At those same conferences, senior editors look for up-andcoming academics and influential educational consultants to sign as "authors" of the textbooks that the worker bees are already putting together back at the shop."

Richard Feyman wrote many years ago about getting involved in the Califormia state education board Curriculum Commission committee, which was responsible for adopting school textbooks. He was appalled at what he discovered about the process. Unlike the other members of the committee Feynman decided to read all the proposed books himself. They took up 17 feet of shelf space.

"I was overwhelmed.

"It's all right, Mr. Feynman; we'll get someone to help you read them."

I couldn't figure out how you do that: you either read them or you don't read them. I had a special bookshelf put in my study downstairs (the books took up seventeen feet), and began reading all the books that were going to be discussed in the next meeting. We were going to start out with the elementary schoolbooks.

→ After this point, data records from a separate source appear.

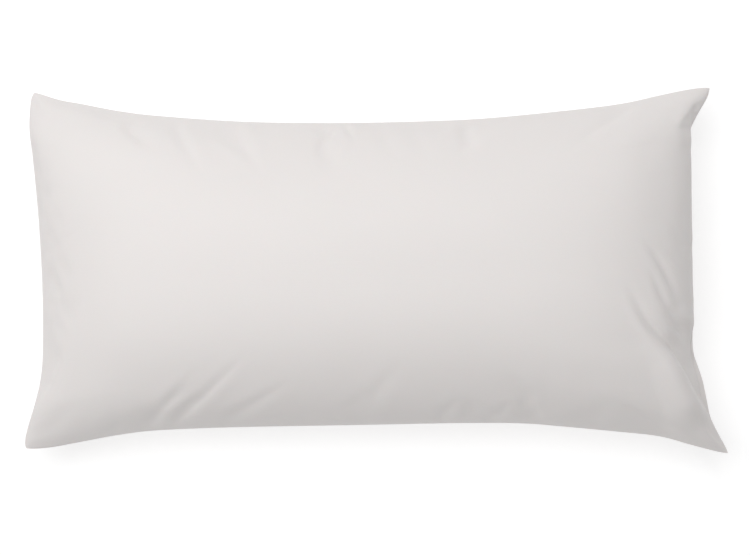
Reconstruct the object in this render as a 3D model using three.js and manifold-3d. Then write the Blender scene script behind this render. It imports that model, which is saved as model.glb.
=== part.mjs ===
// A 40 x 80 cm bed pillow: a fibre-filled insert inside a zipped cotton case.
// Millimetres. +X runs along the pillow to the zip end, +Y across it, +Z up. The pillow lies on its back
// panel, and the origin is under its middle, on the surface that it lies on.
import * as THREE from 'three';
import { mergeVertices } from 'three/addons/utils/BufferGeometryUtils.js';
import Module from 'manifold-3d';

// ---- driving dimensions -----------------------------------------------------------------------------
const LENGTH = 782;             // filled, over the corner tips
const WIDTH = 404;              // filled, over the corner tips
const HEIGHT = 165;             // filled, lying down
const SEAM_HEIGHT = 72;         // side seam above the resting surface
const BELLY = 24;               // how far the underside would hang below that surface if nothing held it
const CORNER_DROP = 16;         // how far the corner tips sink below the side seam
const DROP_RUN = 0.3;            // share of the half width over which the seam may sink that far

// how far each corner tip stops short of the full length and width
const TIP_SHORT = {
  closedRear: [6, 4],
  closedFront: [0, 5],
  zipRear: [19, 0],
  zipFront: [0, 0],
};
// how far the filled sides are drawn in between the corner tips
const WAIST_REAR = 38;
const WAIST_FRONT = 29;
const WAIST_CLOSED = 18;

const CLOTH = 0.6;              // woven panel of the case and of the insert's ticking
const EDGE_TURN = 1.5;          // a panel's width where it turns in at the seam
const SEAM_GAP = 0.3;           // clearance between two panels at their seam
const EASE = 0.9;               // clearance of the case round the insert
const FILL_EASE = 0.5;          // clearance of the ticking round the filling
const INSERT_INSET = 10;        // insert's edge inside the case's edge, room for the seam allowances
const FILL_INSET = 20;          // filling's edge inside the case's edge

const THREAD_THICK = 1.2;       // overlocked seam allowance
const CASE_ALLOWANCE = 5.5;     // its width on the case
const TICKING_ALLOWANCE = 5;    // and on the insert
const SEAM_INSET = 1;           // from the panel's turned edge to the allowance
const SEAM_END = 0.88;          // share of a long side that its allowance runs along, clear of the corners
const END_SEAM_END = 0.8;       // and of an end

const LABEL_THICK = 0.3;

// zip, in its own frame: X out of the pillow, Y along the chain to the closed end, Z up
const ZIP_X = 347.5;            // chain's middle from the pillow's middle
const ZIP_Y = 27;
const ZIP_LEAN = THREE.MathUtils.degToRad(2.2);
const CHAIN = 210;              // coil length
const ZIP_TAIL = 10;            // straight slot past the bottom stop, which the pull tab reaches over
const ZIP_HEAD = 6;             // and past the top stops
const SLOT_HALF = 4.4;          // from the chain's centre line to each panel's folded edge
const COIL_WIDTH = 1.8;
const COIL_THICK = 2;
const COIL_SLIT = 0.6;          // half the slit between the two coils
const COIL_DEPTH = 1.1;         // coil's outer face under the panel edges
const TAPE_WIDTH = 10;
const TAPE_THICK = 0.5;
const TAPE_SLIT = 0.8;
const RUN_GAP = 0.3;            // running and seating clearance of the small zip pieces
const SLIDER_LENGTH = 9;
const SLIDER_WIDTH = 6.8;
const SLIDER_PLATE = 1;
const SLIDER_WEB = 0.6;
const BRIDGE_LENGTH = 6.4;
const BRIDGE_WIDTH = 1.6;
const BRIDGE_BAR = 0.9;
const BRIDGE_FOOT = 1.2;
const TAB_LENGTH = 17;
const TAB_WIDTH = 4.6;
const TAB_THICK = 1.1;
const STOP_LENGTH = 2.2;

// zip depths, out of the pillow, from the outer face of the panels' folded edges
const COIL_FACE = -COIL_DEPTH;
const COIL_BACK = COIL_FACE - COIL_THICK;
const TAPE_FACE = COIL_BACK - RUN_GAP;

// ---- materials --------------------------------------------------------------------------------------
function finish(color, roughness, metalness = 0) {
  return new THREE.MeshStandardMaterial({ color, roughness, metalness });
}

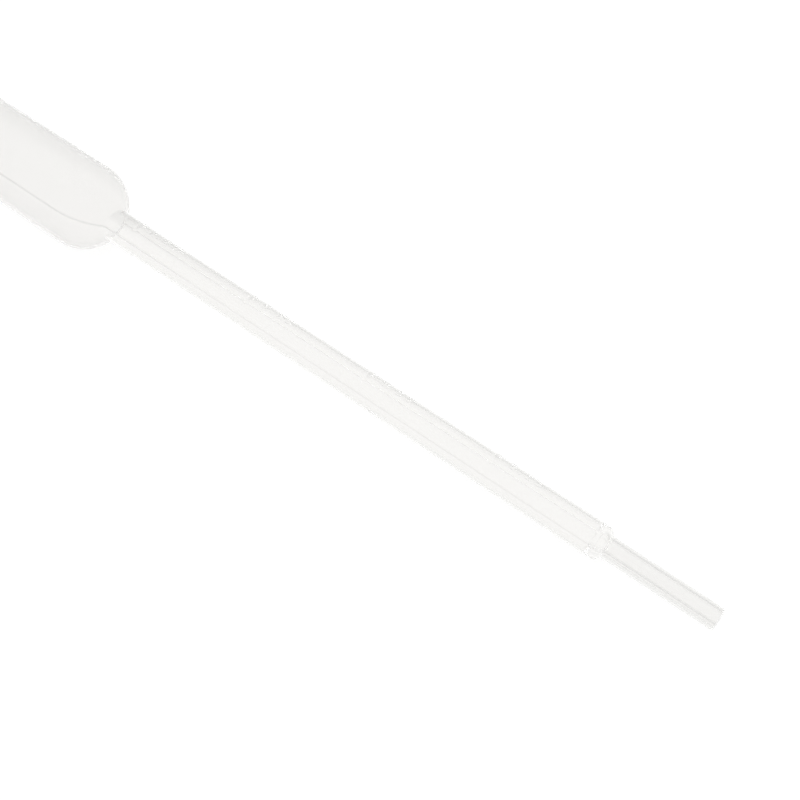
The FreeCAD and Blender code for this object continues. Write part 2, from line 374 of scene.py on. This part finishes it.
streaks = nodes.add("ShaderNodeTexNoise", None, Vector=drawn, Scale=1.0, Detail=1.0)
clouds = nodes.add("ShaderNodeTexNoise", None, Vector=place, Scale=clouds_each_way, Detail=2.0)
ripple = nodes.add("ShaderNodeBump", None, Strength=ripple_strength, Distance=ripple_height,
                   Height=streaks)
from_neck = nodes.add("ShaderNodeVectorMath", {"operation": "SUBTRACT"}, place, tuple(neck))


def distance_along(way):
    """How far a point lies from the neck in one direction."""
    return nodes.add(
        "ShaderNodeVectorMath", {"operation": "DOT_PRODUCT"}, from_neck, tuple(way), out="Value")


along = distance_along(bore_way)
apart = distance_along(lie.to_3x3() @ Vector((0, 1, 0)))
facing = distance_along(lie.to_3x3() @ Vector((0, 0, 1)))
on_tip = along.maths("GREATER_THAN", tip_at)
on_bulb = along.maths("LESS_THAN", 0.0)
on_stem = 1 - on_tip - on_bulb
near_neck = along.ramp(neck_reach, 0.0, "LINEAR")
# Painted shade darkens the parting line, strongest at the neck and on the tip.
painted_seam = (apart * apart * (-1 / seam_half**2)).maths("EXPONENT")
painted_seam = painted_seam * facing.maths("GREATER_THAN", 0.0).maths("MAXIMUM", on_stem * seam_beneath)
painted_seam = painted_seam * (seam_shade + near_neck * seam_neck_shade + on_tip * seam_tip_shade)
# Painted shade darkens the half with the graduations, which faces up and back, most towards the
# neck.
shaded_upper_half = apart.ramp(half_start, half_full) * (1 - on_bulb)
collar = along.ramp(collar_finish, collar_start)
upper_half_shade = near_neck * neck_shade + collar * collar_shade + half_shade
# Painted shade on the upper half, with the milkiness of the tip and the bulb.
milk_and_shade = shaded_upper_half * upper_half_shade + on_tip * tip_cloud + on_bulb * bulb_cloud
body_tone = nodes.add("ShaderNodeMix", {"data_type": "RGBA"}, painted_seam + milk_and_shade,
                      *[None] * 5, clear_tone, milky_and_shaded_tone, out=2)
# A very faint painted glow at each face lightens the plastic.
plastic = nodes.add(
    "ShaderNodeBsdfPrincipled", None, Normal=ripple, Base_Color=body_tone,
    Roughness=haze + clouds * haze_clouds + on_tip * haze_tip + on_bulb * haze_bulb,
    IOR=1.51, Transmission_Weight=0.99,
    Emission_Color=(1, 1, 0.992, 1), Emission_Strength=0.03)
nodes.add("ShaderNodeOutputMaterial", None, plastic)

# The graduations are crescents, cut in one half of the mould with a round cutter: each stands
# proud in the middle and dies into the stem. One tree raises them at each step of volume,
# rolls the sheet up round the bore and closes it.
crest_r = stem_r + mark_height
mark_offset = (crest_r**2 - stem_r**2) / (2 * (crest_r - stem_r * math.cos(mark_reach)))

roll = bpy.data.node_groups.new("roll_up", "GeometryNodeTree")
nodes = Nodes(roll)
panel = roll.interface
panel.new_socket("Sheet", in_out="INPUT", socket_type="NodeSocketGeometry")
ring_sizes = {
    "First mark": first_mark,
    "Mark pitch": mark_pitch,
    "Last mark number": len(numerals) - 1,
    "Ring radius": crest_r - mark_offset,
    "Ring offset": mark_offset,
    "Half width": mark_half,
}
inputs = {}
for name, number in ring_sizes.items():
    inputs[name] = panel.new_socket(name, in_out="INPUT", socket_type="NodeSocketFloat")
inputs["Plastic"] = panel.new_socket("Plastic", in_out="INPUT", socket_type="NodeSocketMaterial")
panel.new_socket("Wall", in_out="OUTPUT", socket_type="NodeSocketGeometry")
group_input = nodes.add("NodeGroupInput").socket.node
take = {socket.name: Value(nodes, socket) for socket in group_input.outputs if socket.name}

at, turn, radius = nodes.split(nodes.add("GeometryNodeInputPosition"))
outer = nodes.add("GeometryNodeInputNamedAttribute", {"data_type": "FLOAT"}, Name="outside")
number = ((take["First mark"] - at) / take["Mark pitch"]).maths("ROUND")
number = number.maths("MAXIMUM", 0.0).maths("MINIMUM", take["Last mark number"])
away = at - (take["First mark"] - number * take["Mark pitch"])
cosine, sine = turn.maths("COSINE"), turn.maths("SINE")
across = take["Ring offset"] * sine
ring = take["Ring offset"] * cosine + (
    take["Ring radius"] * take["Ring radius"] - across * across).maths("SQRT")
across_mark = away / take["Half width"]
crown = (1 - across_mark * across_mark).maths("MAXIMUM", 0.0)
raised = radius + (ring - radius).maths("MAXIMUM", 0.0) * crown * crown * outer
rolled = nodes.add("ShaderNodeCombineXYZ", None, at, raised * cosine, raised * sine)
wall = nodes.add("GeometryNodeSetPosition", None, Geometry=take["Sheet"], Position=rolled)
closed = nodes.add("GeometryNodeMergeByDistance", None, Geometry=wall, Distance=weld)
smooth = nodes.add("GeometryNodeSetShadeSmooth", None, Geometry=closed)
whole = nodes.add("GeometryNodeRealizeInstances", None, smooth)
moulded = nodes.add("GeometryNodeSetMaterial", None, Geometry=whole, Material=take["Plastic"])
nodes.add("NodeGroupOutput", None, moulded)

modifier = pipette.modifiers.new("roll_up", "NODES")
modifier.node_group = roll
for name, number in ring_sizes.items():
    modifier[inputs[name].identifier] = float(number)
modifier[inputs["Plastic"].identifier] = polyethylene
evaluated = pipette.evaluated_get(bpy.context.evaluated_depsgraph_get())
finished = bpy.data.meshes.new_from_object(evaluated)
pipette.modifiers.clear()
pipette.data = finished
finished.transform(lie)

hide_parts("pipette")
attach(pipette, "root")

# ---------------------------------------------------------------------------------------
# The table: a sheet of white opal on a light box, so that nothing throws a shadow on it. It is
# kept out of what the plastic mirrors and bends: there the studio shows instead.

floor_half = 1.2
floor_mesh = bpy.data.meshes.new("floor")
floor_mesh.from_pydata(
    [(-floor_half, -floor_half, 0), (floor_half, -floor_half, 0),
     (floor_half, floor_half, 0), (-floor_half, floor_half, 0)], [], [(0, 1, 2, 3)])
floor = bpy.data.objects.new("floor", floor_mesh)
scene.collection.objects.link(floor)
opal = bpy.data.materials.new("lit_opal")
opal.use_nodes = True
nodes = Nodes(opal.node_tree)
matte = nodes.add(
    "ShaderNodeBsdfPrincipled", None, Base_Color=(0.22, 0.22, 0.22, 1), Roughness=0.9,
    Specular_IOR_Level=0.0, Emission_Color=(1, 1, 0.995, 1), Emission_Strength=0.88)
nodes.add("ShaderNodeOutputMaterial", None, matte)
floor_mesh.materials.append(opal)
floor.visible_glossy = floor.visible_transmission = False

# ---------------------------------------------------------------------------------------
# The light: soft and even from all round, a little less from the front, with the dim room
# behind the table. The rims of the plastic mirror that room, so they come out darker.

azimuth = math.radians(37.39)  # of the camera, which faces the room
studio_light, room_dimming, front_dimming = 0.964, 0.19, 0.08
room_depth, room_ceiling, room_floor = (0.35, 0.8), (0.8, 0.4), (-0.8, -0.15)
front_depth = (0.3, 0.0)
world = bpy.data.worlds.new("studio")
scene.world = world
world.use_nodes = True
nodes = Nodes(world.node_tree)
east, north, height = nodes.split(nodes.add("ShaderNodeTexCoord", out="Generated"))
behind = north * math.cos(azimuth) - east * math.sin(azimuth)
in_room = behind.ramp(*room_depth) * height.ramp(*room_ceiling) * height.ramp(*room_floor)
in_front = behind.ramp(*front_depth)
backdrop = nodes.add(
    "ShaderNodeBackground", None, Color=(1, 0.995, 0.985, 1),
    Strength=studio_light - in_room * room_dimming - in_front * front_dimming)
nodes.add("ShaderNodeOutputWorld", None, backdrop)

# ---------------------------------------------------------------------------------------
# The camera looks down on the stem from in front, turned a little towards the tip. Light may
# pass many faces of the wall before it comes out, so it is followed a long way.

elevation = math.radians(53.90)
camera_from_neck = Vector((118.590, -87.994, 152.030)) * MM
light_steps = 32
camera_data = bpy.data.cameras.new("camera")
camera_data.sensor_width = 36
camera_data.lens = 65
camera = bpy.data.objects.new("camera", camera_data)
scene.collection.objects.link(camera)
back = Vector((
    math.sin(azimuth) * math.cos(elevation),
    -math.cos(azimuth) * math.cos(elevation),
    math.sin(elevation),
))
camera.location = neck + camera_from_neck
camera.rotation_mode = "QUATERNION"
camera.rotation_quaternion = (-back).to_track_quat("-Z", "Y")
scene.camera = camera
scene.view_settings.view_transform = "Standard"
scene.cycles.max_bounces = light_steps
scene.cycles.transmission_bounces = scene.cycles.glossy_bounces = light_steps
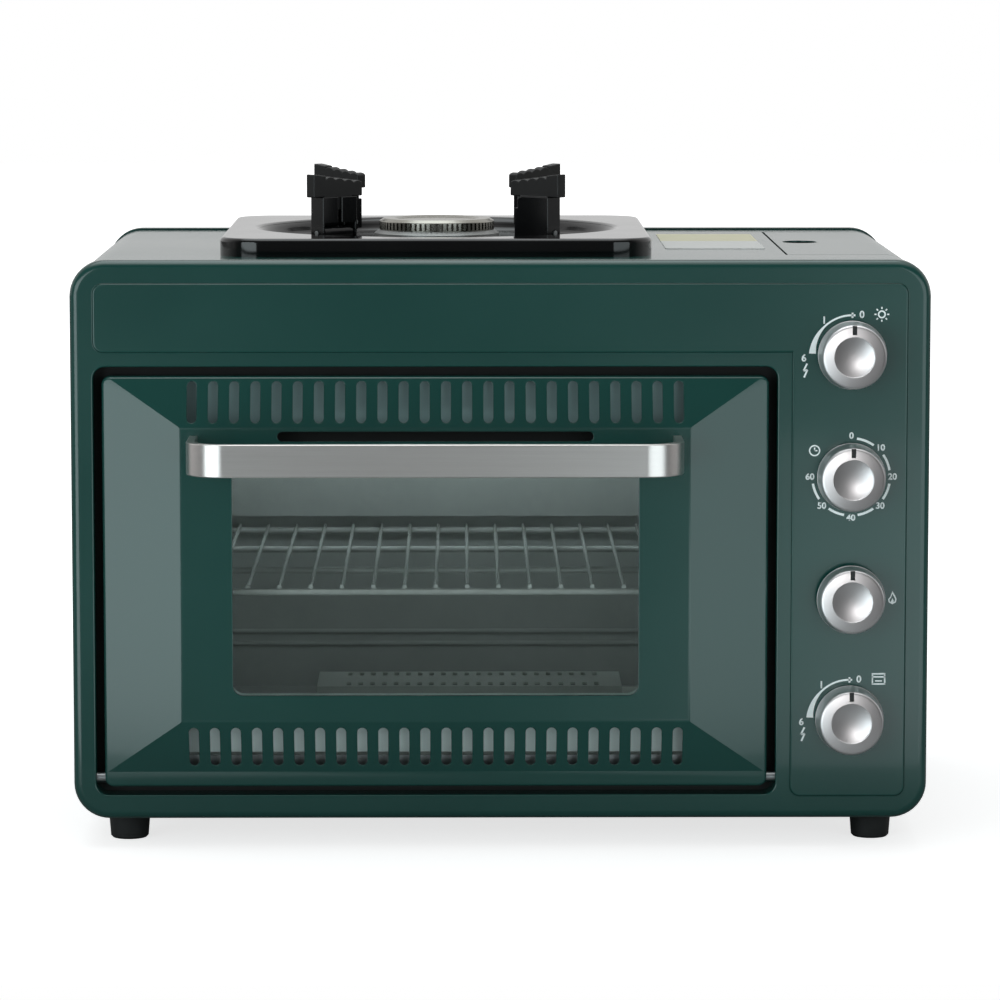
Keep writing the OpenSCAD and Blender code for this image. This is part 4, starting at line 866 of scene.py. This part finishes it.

It was a pretty big job, and I worked all the time at it down in the basement. My wife says that during this period it was like living over a volcano. It would be quiet for a while, but then all of a sudden, "BLLLLLOOOOOOWWWWW!!!!" -- there would be a big explosion from the "volcano" below.

The reason was that the books were so lousy. They were false. They were hurried. They would try to be rigorous, but they would use examples (like automobiles in the street for "sets") which were almost OK, but in which there were always some subtleties. The definitions weren't accurate. Everything was a little bit ambiguous -- they weren't smart enough to understand what was meant by "rigor." They were faking it. They were teaching something they didn't understand, and which was, in fact, useless, at that time, for the child...

Then I came to my first meeting. The other members had given some kind of ratings to some of the books, and they asked me what my ratings were. My rating was often different from theirs, and they would ask, "Why did you rate that book low?" I would say the trouble with that book was this and this on page so-and-so -- I had my notes.

They discovered that I was kind of a goldmine: I would tell them, in detail, what was good and bad in all the books; I had a reason for every rating.

I would ask them why they had rated this book so high, and they would say, "Let us hear what you thought about such and such a book." I would never find out why they rated anything the way they did. Instead, they kept asking me what I thought.

We came to a certain book, part of a set of three supplementary books published by the same company, and they asked me what I thought about it.

I said, "The book depository didn't send me that book, but the other two were nice."

Someone tried repeating the question: "What do you think about that book?"

"I said they didn't send me that one, so I don't have any judgment on it."

The man from the book depository was there, and he said, "Excuse me; I can explain that. I didn't send it to you because that book hadn't been completed yet. There's a rule that you have to have every entry in by a certain time, and the publisher was a few days late with it. So it was sent to us with just the covers, and it's blank in between. The company sent a note excusing themselves and hoping they could have their set of three books considered, even though the third one would be late."

It turned out that the blank book had a rating by some of the other members! They couldn't believe it was blank, because [the book] had a rating. In fact, the rating for the missing book was a little bit higher than for the two others. The fact that there was nothing in the book had nothing to do with the rating...

They were very embarrassed to discover they were giving ratings to that book, and it gave me a little bit more confidence. It turned out the other members of the committee had done a lot of work in giving out the books and collecting reports, and had gone to sessions in which the book publishers would explain the books before they read them; I was the only guy on that commission who read all the books and didn't get any information from the book publishers except what was in the books themselves, the things that would ultimately go to the schools.

This question of trying to figure out whether a book is good or bad by looking at it carefully or by taking the reports of a lot of people who looked at it carelessly is like this famous old problem: Nobody was permitted to see the Emperor of China, and the question was, What is the length of the Emperor of China's nose? To find out, you go all over the country asking people what they think the length of the Emperor of China's nose is, and you average it. And that would be very "accurate" because you averaged so many people. But it's no way to find anything out; when you have a very wide range of people who contribute without looking carefully at it, you don't improve your knowledge of the situation by averaging."

That was in 1964. Ansary doesn't inspire much confidence about the situation being any better now. The degree to which the core function of a process, like choosing or producing decent textbooks, can get corrupted by the overwhelming force of things that have to be done in order to sustain particular systems, is a pretty universal failure mode. One for my systems thinking colleagues at the OU, I reckon.